From the Middle Ages onward, Egypt had a history of bringing together Jewish, Christian, and Muslim scientists and scholars and that is what UNESCO needs to do.”

Regional rival Qatar announced its candidate Dr. Hamad Bin Abdulaziz Al-Kawari, the cultural advisor to the Emirate’s ruling sheikh at reception held at UNESCO’s Paris headquarters in March. Al-Kawari obtained his bachelor’s degree in Arabic and Islamic Studies from Cairo University and acquired a PhD in political science from the State University of New York at Stony Brook.

Khattab initiated Egypt’s first efforts to end female genital mutilation during the Mubarak era and served as its envoy to Prague and Pretoria.

Six years ago Qatar effectively saved UNESCO from bankruptcy with a $20 million gift to compensate for a decision by the United States Congress not to pay an overdue assessment of approximately $60 million.

Washington is required by law to cut off funding to any U.N. agency if the Palestinian Liberation Organization is granted membership to that body and it immediately halted payments to UNESCO after its General Conference voted to accept Palestine as a member state.
In the Middle East Qatar is known as a key backer of Egypt’s Muslim Brotherhood, the Palestinian Islamist group Hamas and Turkish President Recep Tayyip Erdogan’s Justice and Development Party.

Now both Khattab and Al-Kawari will attempt to win the support of the seven Arab countries alongside the other 188 members that vote in the UNESCO General Conference.

For years, Middle East disputes have held up the scheduled rotation of UNESCO’s leadership to one of the Arab countries.

In 2009, Egypt nominated former Minister of Culture Farouk Hosni to the post but his selection fell though after numerous anti-Semitic statements made by him were publicized. Among the remarks which disqualified Hosni were comments saying that if he found any Israeli books in Alexandria’s UNESCO-supported Bibliotheca Alexandrina library, he would burn them.

Current UNESCO Director-General Irina Bokova’s tenure has not been without its own controversy of matters of religion and politics in the Middle East.

In April a UNESCO panel resolution on Jerusalem that described “so-called” Jewish sites and put the Western Wall Plaza in quotation marks sparked outrage in Israel. “To deny or conceal any of the Jewish, Christian or Muslim traditions undermines the integrity of the site, and runs counter to the reasons that justified its inscription as a World Heritage site,” said Bokova, a Bulgarian diplomat who has served two terms as director general.

UNESCO’s World Heritage Committee was scheduled to consider an additional Palestinian-Jordanian resolution on “the Old City of Jerusalem and its walls” during a session scheduled for July 20 at its 10-day annual meeting in Istanbul, but the event was disbanded in the wake of the abortive Turkish coup.
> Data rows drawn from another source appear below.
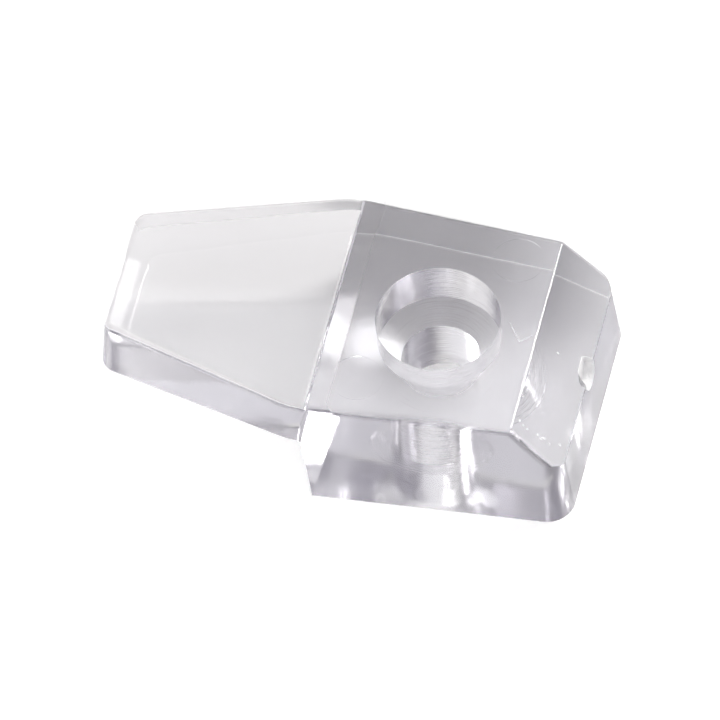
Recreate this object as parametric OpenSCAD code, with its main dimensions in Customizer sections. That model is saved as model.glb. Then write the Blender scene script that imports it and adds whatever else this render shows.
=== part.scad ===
// Clear moulded mirror clip: one piece of transparent plastic. A block with a flat back stands
// against the wall and takes one screw; a tongue, flush with the block's top, reaches over the
// edge of the glass and holds it.
//
// Frame (mm): the origin is on the back face (Z = 0) at the axis of the screw hole.
// +Z points out of the wall, the tongue points towards -X, the sloped end towards +X,
// and Y runs across the clip, which is symmetric about Y = 0 except for the moulding marks.

/* [Overall] */

// Height of the clip, from the back face to the flush top
clip_h = 9.95; // [8.0:0.05:13.0]
// Distance of the bottom edge of the end face from the screw axis
end_reach = 12.0; // [10.5:0.1:16.0]
// Distance of the top edge of the tongue's tip from the screw axis
tip_reach = 24.75; // [18.0:0.05:32.0]
// Lean of every outer wall from upright, in degrees, wider towards the back
draft = 5.6; // [2.0:0.1:8.0]

/* [Block] */

// Half of the block's top width, measured at the screw axis
block_half_w = 9.56; // [8.3:0.02:13.0]
// Angle in plan by which each long side of the block closes towards the end, in degrees
block_taper = 3.3; // [1.0:0.1:6.0]
// Distance of the heel (the face behind the glass) from the screw axis, at the tongue
heel_x = 8.42; // [7.2:0.02:11.0]
// How far the heel leans in under the block, from the tongue down to the back face
heel_lean = 0.72; // [0.2:0.02:1.2]

/* [Sloped end] */

// Distance of the ridge, where the slope starts, from the screw axis
ridge_x = 7.66; // [6.6:0.02:9.2]
// Height of the upright end face, at the foot of the slope
end_h = 5.5; // [3.6:0.05:6.6]
// Rounding of the ridge
ridge_r = 0.45; // [0.1:0.05:0.6]
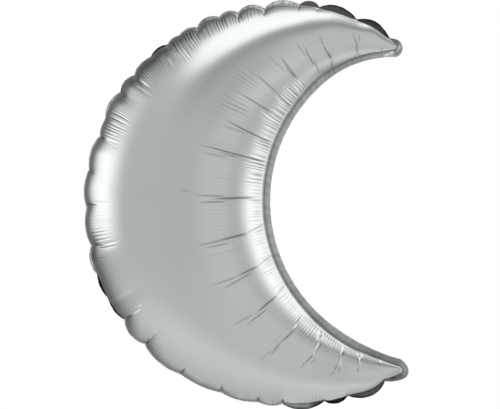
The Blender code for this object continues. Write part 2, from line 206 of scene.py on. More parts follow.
BAY_CREASES = (
    (124.5, 0.5, 123, 12, 1.5, 10, 35), (123, 11, 123.2, 23, 1.5, 15, 55),
    (123.2, 22, 122.9, 31, 1.2, 15, 50), (122.9, 30, 122.4, 48, 0.9, 10, 32),
    (122.9, 31, 121.5, 48, 0.8, 6, 20), (129.3, 33, 128.8, 61, 0.8, 8, 30),
    (129.1, 16, 128.1, 45, 1, 10, 45), (129.3, 5, 127.8, 24, 1, 10, 36),
    (127.8, 34, 128.1, 55, 0.8, 5, 20), (137, 38, 137, 74, 0.8, 6, 26),
    (136.2, 17, 134.8, 59, 1, 12, 50), (136.5, 22, 135.8, 47, 0.9, 10, 42),
    (138.7, 3, 137.3, 26, 1.1, 45, 0), (136.6, 3, 136.2, 19, 1.1, 45, 0),
    (143.7, 29, 142.9, 67, 0.8, 10, 46), (144.7, 4, 143.7, 31, 0.9, 10, 32),
    (145.4, 3, 144.7, 34, 1.1, 50, 0), (146.7, 3, 146.4, 16, 1, 40, 0),
    (149.9, 19, 149.5, 72, 0.9, 12, 50), (150.3, 3, 149.9, 24, 0.9, 10, 25),
    (151.3, 17, 150.9, 40, 1, 45, 0), (159, 6, 157.4, 78, 1, 12, 52),
    (159, 42, 159.1, 77, 0.8, 6, 30), (160.2, 4, 159.8, 26, 0.8, 8, 22),
    (165.9, 8, 165.4, 90, 1, 12, 52), (167.1, 57, 167.1, 90, 0.8, 6, 34),
    (166.4, 42, 166, 72, 0.9, 8, 36), (167, 3, 166.4, 24, 0.8, 6, 26),
    (177.9, 53, 177.8, 97, 0.9, 6, 36), (178.1, 14, 178.7, 74, 1.4, 10, 55),
    (179.4, 53, 179.6, 93, 0.9, 6, 42), (179.2, 2, 178.9, 26, 0.8, 5, 30),
    (176.7, 103, 176.8, 112, 1.1, 5, 24), (187.3, 2, 189.3, 29, 1, 8, 40),
    (189.3, 27, 189.9, 73, 1.4, 12, 52), (189.9, 66, 190, 98, 0.9, 8, 36),
    (190.6, 60, 190.5, 92, 0.8, 20, 0), (191, 54, 191, 90, 0.8, 6, 36),
    (189, 4, 189.7, 20, 0.8, 5, 26), (198.4, 2, 200.1, 26, 0.9, 10, 40),
    (200.1, 25, 200.5, 59, 1.1, 12, 52), (200.1, 50, 200.2, 77, 0.9, 45, 0),
    (200.6, 58, 200.3, 94, 0.8, 6, 32), (201.2, 36, 202.2, 82, 0.9, 6, 42),
    (199.7, 3, 200.6, 19, 0.8, 5, 26), (209.6, 3, 211.1, 21, 0.9, 10, 40),
    (211.1, 20, 212.2, 58, 1.1, 14, 55), (211.8, 51, 211.5, 68, 0.9, 50, 0),
    (211.9, 62, 211.4, 92, 0.8, 6, 32), (212.9, 41, 213.3, 77, 0.8, 6, 42),
    (221.1, 10, 222.2, 26, 1, 20, 30), (222.3, 20, 222.7, 30, 1, 70, -35),
    (223, 30, 223, 42, 1.2, 40, 42), (223, 39, 223, 58, 1, 20, 50),
    (223.3, 49, 223.6, 58, 1, 70, -35), (223, 55, 223, 73, 1, 10, 40),
    (223.5, 64, 223.2, 80, 0.8, 8, 28), (222.6, 72, 222.4, 94, 0.8, 5, 22),
    (229.3, 3, 230.9, 20, 1.4, 60, -20), (231.2, 4, 232.2, 18, 1.2, 50, -20),
    (231, 9, 231, 15, 0.9, 10, 45), (231.7, 18, 232.4, 41, 1, 75, -42),
    (232.3, 19, 232.9, 38, 0.8, 8, 34), (232.4, 38, 231.9, 55, 1, 10, 42),
    (231.9, 52, 231.6, 66, 0.8, 6, 28), (233.8, 42, 233, 50, 0.9, 6, 30),
    (239.2, 4, 240, 19, 0.9, 45, -24), (240, 17, 241.1, 32, 0.9, 70, -45),
    (240.3, 10, 240.3, 19, 0.8, 10, 45), (239.6, 17, 240.6, 30, 0.8, 8, 38),
    (240.4, 32, 240.2, 41, 1, 8, 40), (241.4, 33, 241.8, 40, 0.9, 6, 36),
    (240.4, 41, 240, 52, 0.8, 5, 22), (243.8, 0, 245, 7, 1.2, 60, -32),
    (245.8, 0, 246.3, 7, 1, 60, -32), (245.5, 6, 247.2, 19, 1.1, 70, -35),
    (245.3, 10, 246.2, 17, 0.8, 10, 40), (246.7, 22, 246.8, 29, 1, 6, 34),
    (252, -1, 253.1, 4, 1, 60, -32), (252.5, 4, 253, 7, 1, 5, 30),
    (112.4, 30, 112.7, 20, 0.8, 5, 26), (112.7, 21, 113, 11, 0.9, 6, 38),
    (113, 12, 113.9, 4, 1, 8, 46), (113.9, 5, 113.4, 0, 0.9, 5, 36),
    (110.9, 25, 112, 14, 0.9, 5, 28), (112, 15, 113, 11, 0.8, 5, 34),
    (113.8, 5, 115.6, 0, 0.8, 5, 30), (104.6, 3, 105.2, -1, 0.9, 5, 34),
)

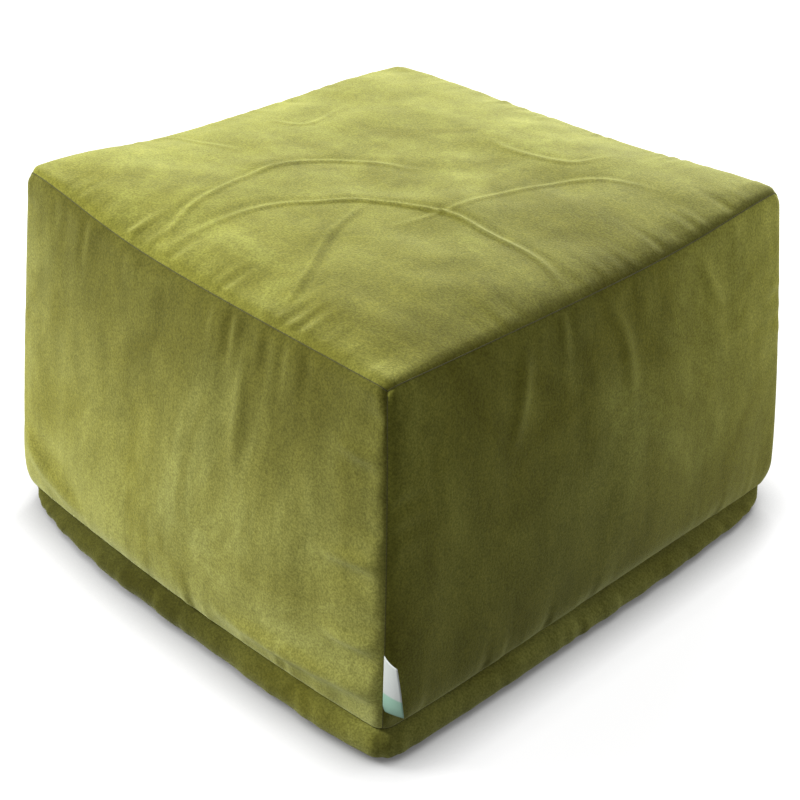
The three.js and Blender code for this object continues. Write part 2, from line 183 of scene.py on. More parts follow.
def mesh_of(name, points, faces, smooth=True):
    mesh = bpy.data.meshes.new(name)
    mesh.from_pydata(np.asarray(points).tolist(), [], np.asarray(faces).tolist())
    mesh.validate()
    mesh.polygons.foreach_set("use_smooth", [smooth] * len(mesh.polygons))
    mesh.update()
    return mesh


def grid_faces(rows, columns, first=0, around=False):
    """Quads between neighbouring rows of points, the last column joined to the first if around."""
    i = np.arange(rows - 1)[:, None]
    j = np.arange(columns if around else columns - 1)[None, :]
    k = (j + 1) % columns
    corners = [i * columns + j, i * columns + k, (i + 1) * columns + k, (i + 1) * columns + j]
    return np.stack(corners, axis=-1).reshape(-1, 4) + first


def turned(points, k):
    """Points turned by k quarter turns about the vertical, front to right to back to left."""
    x, y = points[..., 0], points[..., 1]
    for _ in range(k):
        x, y = -y, x
    return np.stack([x, y, points[..., 2]], axis=-1)


# ---- The form of a sewn bag ----

def pillow(a, b, power=4):
    """1 in the middle of a face and 0 on its edges, a and b running from -1 to 1."""
    return (1 - np.abs(a) ** power) * (1 - np.abs(b) ** power)


class Form:
    """A box-like bag. Its seams lie `seam` inside the cover's, and the middles of its faces
    `middle` inside the cover's."""

    def __init__(self, seam=0.0, middle=0.0, roll=0.0030, low_roll=0.007, detail=1.0):
        self.seam = seam
        self.fill = seam - middle  # how much more its middles stand out from its seams
        self.half = HALF_BASE - seam
        self.top = TOP_SEAM_Z - seam
        self.low = SEAM_Z
        self.floor = middle
        self.roll = roll
        self.low_roll = low_roll
        self.detail = detail
        self.depth = float(self.drop(0))
        self.low_depth = float(self.low_drop(0))
        self.across = ticks(2 * self.half)
        self.upward = ticks(self.top - self.low)

    def drop(self, e, roll=None, reach=ROLL_REACH):
        """How deep the surface lies near a seam, at a distance e from it."""
        roll = self.roll if roll is None else roll
        rolled = roll * np.maximum(0, 1 - np.asarray(e) / reach) ** 2.2
        return rolled + CLEFT * np.exp(-np.asarray(e) / CLEFT_REACH)

    def low_drop(self, e):
        return self.drop(e, self.low_roll, LOW_ROLL_REACH)

    def side(self, name):
        """A side panel's outside, in rows from its bottom seam up."""
        x0, z0 = np.meshgrid(self.across, self.upward)
        a = x0 / self.half - 1
        height = self.upward[-1]
        b = 2 * z0 / height - 1
        ex = np.minimum(x0, 2 * self.half - x0)
        et, eb = height - z0, z0
        open_zip = zip_share(a * self.half) if name == "back" and self.seam == 0 else 0 * a
        low = self.low_drop(eb) * (1 - open_zip)
        up_drop, side_drop = self.drop(et), self.drop(ex)
        fade = np.exp(-ex / CORNER_FADE)
        x = a * (self.half - self.depth) - np.sign(a) * fade * (up_drop + low)
        z = self.low + (self.top - self.depth - self.low) * z0 / height
        z = z - np.exp(-et / CORNER_FADE) * side_drop
        z = z + open_zip * (ZIP_Z + ZIP_SLOT - self.low) * (1 - z0 / height) ** 6
        swell = (SWELL + self.fill) * pillow(a, b)
        out = self.half - up_drop - low - side_drop + swell
        out = out + self.detail * side_folds(name, x, z, ex, et, eb) * (1 - open_zip * (eb < 0.02))
        points = np.stack([x * (1 - SEAM_GAP / self.half), -out + SEAM_GAP, z], axis=-1)
        return settle(turned(points, SIDES.index(name)))

    def lid(self):
        """The top panel's outside, in rows from the front seam to the back."""
        x0, y0 = np.meshgrid(self.across, self.across)
        a, b = x0 / self.half - 1, y0 / self.half - 1
        ex = np.minimum(x0, 2 * self.half - x0)
        ey = np.minimum(y0, 2 * self.half - y0)
        drop_x, drop_y = self.drop(ex), self.drop(ey)
        x = a * (self.half - self.depth) - np.sign(a) * np.exp(-ex / CORNER_FADE) * drop_y
        y = b * (self.half - self.depth) - np.sign(b) * np.exp(-ey / CORNER_FADE) * drop_x
        crown = (CROWN_Z - TOP_SEAM_Z - 0.004 + self.fill) * pillow(a, b, 5)
        z = self.top - drop_x - drop_y + crown + SEAM_GAP
        z = z + self.detail * top_folds(x, y, ex, ey)
        return settle(np.stack([x, y, z], axis=-1))

    def base(self):
        """The bottom panel's outside, bellied out under its seam and flat on the floor."""
        x0, y0 = np.meshgrid(self.across, self.across)
        a, b = x0 / self.half - 1, y0 / self.half - 1
        # Each point belongs to the side it is nearest: t runs along that side from -1 to 1, and e
        # is the cloth's length in from its seam.
        reach = np.maximum(np.maximum(np.abs(a), np.abs(b)), 1e-9)
        on_x = np.abs(a) > np.abs(b)
        t = np.where(on_x, b, a) / reach
        e = (1 - reach) * self.half
        et = (1 - np.abs(t)) * self.half
        along = t * (self.half - self.depth)
        at_zip = zip_share(t * self.half) * (~on_x & (b > 0)) if self.seam == 0 else 0 * t
        low = self.low_depth * (1 - at_zip)
        along = along - np.sign(t) * np.exp(-et / CORNER_FADE) * low
        out = self.half - low - self.drop(et)
        s = np.clip(e / BAND_CLOTH, 0, 1)  # 0 at the seam, 1 where the cloth meets the floor
        belly = BAND * (1 - at_zip) + ZIP_BAND * at_zip
        rounding = 0 * t
        for (at_x, at_y), amount in BAND_CORNERS.items():
            rounding = np.where((np.sign(a) == at_x) & (np.sign(b) == at_y), amount, rounding)
        beside_zip = zip_share(t * self.half, ZIP_HALF - 0.025, 0.050) * (~on_x & (b > 0))
        rounding = rounding * (1 - beside_zip)
        corner = 1 - rounding * np.abs(t) ** 10
        wrinkle = self.detail * band_folds(np.where(on_x, 3, 0) + np.sign(np.where(on_x, a, b)), t)
        swell = belly * np.sin(np.pi * s) * corner * (1 + wrinkle)
        swell = swell - BAND_DRAWN_IN * rounding * s * np.abs(t) ** 8
        flat = np.clip((self.half - e) / (self.half - BAND_CLOTH), 0, 1)
        along = (along + t * swell) * flat
        out = (out + swell) * flat
        mid = (self.low + self.floor) / 2
        z = mid + (self.low - mid) * np.cos(np.pi * s) - SEAM_GAP
        x = np.where(on_x, np.sign(a) * out, along)
        y = np.where(on_x, along, np.sign(b) * out)
        return settle(np.stack([x, y, np.maximum(z, self.floor + 0.0003)], axis=-1))


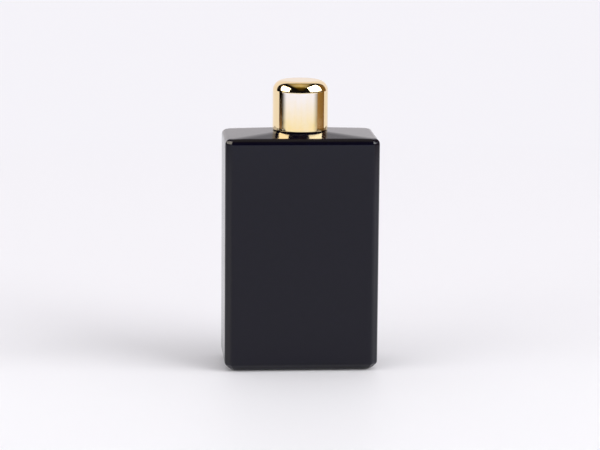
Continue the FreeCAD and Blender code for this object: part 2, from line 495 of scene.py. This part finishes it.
def liner_rib(index, skirt, low, high):
    """One upright crush rib with a tapered foot."""
    reach = LINER_HIGH.x - 0.01
    root = skirt - 0.3
    half = 0.4
    crest_half = half * 0.6
    points = []
    for z, r in ((low, skirt + 0.05), (low + 0.6, reach), (high, reach)):
        points += [(root, -half, z), (r, -crest_half, z), (r, crest_half, z), (root, half, z)]
    turn = Matrix.Rotation(math.radians(360 / RIBS * index), 3, "Z")
    points = [turn @ Vector(p) for p in points]
    faces = [(0, 3, 2, 1), (8, 9, 10, 11)]
    sides = ((0, 1, 5, 4), (1, 2, 6, 5), (2, 3, 7, 6), (3, 0, 4, 7))
    for level in (0, 4):
        faces += [tuple(level + k for k in quad) for quad in sides]
    return mesh_object("liner_rib", points, faces)


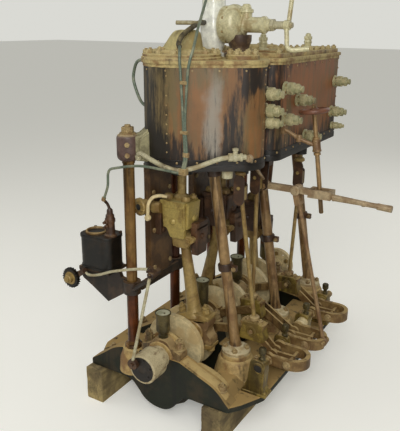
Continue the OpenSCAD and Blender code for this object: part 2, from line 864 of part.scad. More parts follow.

Both Qatar and Egypt are campaigning for their candidates, especially among the African countries where both nations provide development assistance.

Kenya has announced it is backing Al-Kawari and the Egyptian press reports that Khattab has discretely visited several African countries to press her candidacy.

“Whatever the outcome, Moushira Khattab’s candidacy is a win-win for Egypt,” said a retired Egyptian diplomat told The Media Line. “If she succeeds, Egypt will be leading an important global institution and if she doesn’t most people will understand that the Qataris bought the post.”